At the June 10 Board meeting I resigned, after concluding that Jones’ views on how to handle critical membership issues, coupled with his pervasive negativity would be a recipe for probable failure of the association. For the record, I should say here that I tendered my notice of resignation before I considered the consulting assignment I am doing in connection with the upcoming presidential election. Jones “warmly accepted” my decision to resign, and immediately announced his desire to be reinstated as Chair asking the others to remain— with a passionate plea for their continued loyalty.
Return to “Jesse’s Organization”
My last act as Chair was to nominate Jones to retake the reins of the association. I urged the full support of his nomination after the Board voted (unanimously except for Jones’ abstention) to return membership dues payments made for the 2008-2009 year. Nine of the 11 voting board members walked en masse, returning the WPA to its roots as Jesse’s Organization.
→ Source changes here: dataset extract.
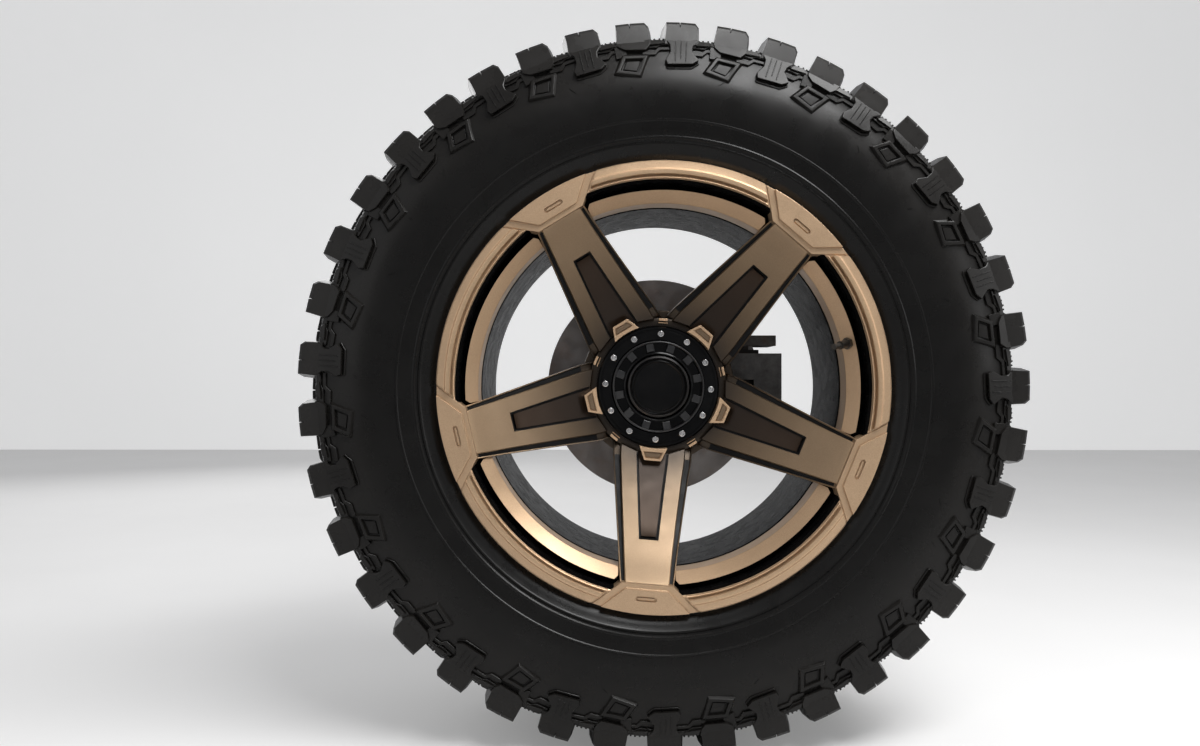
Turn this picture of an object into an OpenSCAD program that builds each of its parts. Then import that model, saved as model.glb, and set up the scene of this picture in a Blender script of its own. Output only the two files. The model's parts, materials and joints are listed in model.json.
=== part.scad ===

After his month-long membership drive at the 2008 WSOP, Jones took in only nominal dues revenues. In July, he declared that all unpaid renewals would be converted to lifetime memberships, effective immediately. It is yet to be seen how and whether he can attract voting Board members to assist him in a bid to empower poker players based on his personal formula. At this time, the WPA is an inconsequential organization.
PAC’s Winning Formula
In contrast, PAC has matured productively. Issues of personality are checked at the door. Intellectual differences are bridged by a commitment to progress. Pollack and his team rarely exercise management prerogatives summarily, ever-mindful of retaining respect for the collaborative effort.
By all accounts the 2008 WSOP was the best-run tournament in its history. WSOP Management opened the access door. PAC Participants have been encouraged to provide input. And WSOP’s PAC has gained visible influence in charting the future course of the WSOP. The comparative analysis of WPA and the PAC provides a history lesson for future poker player advocacy.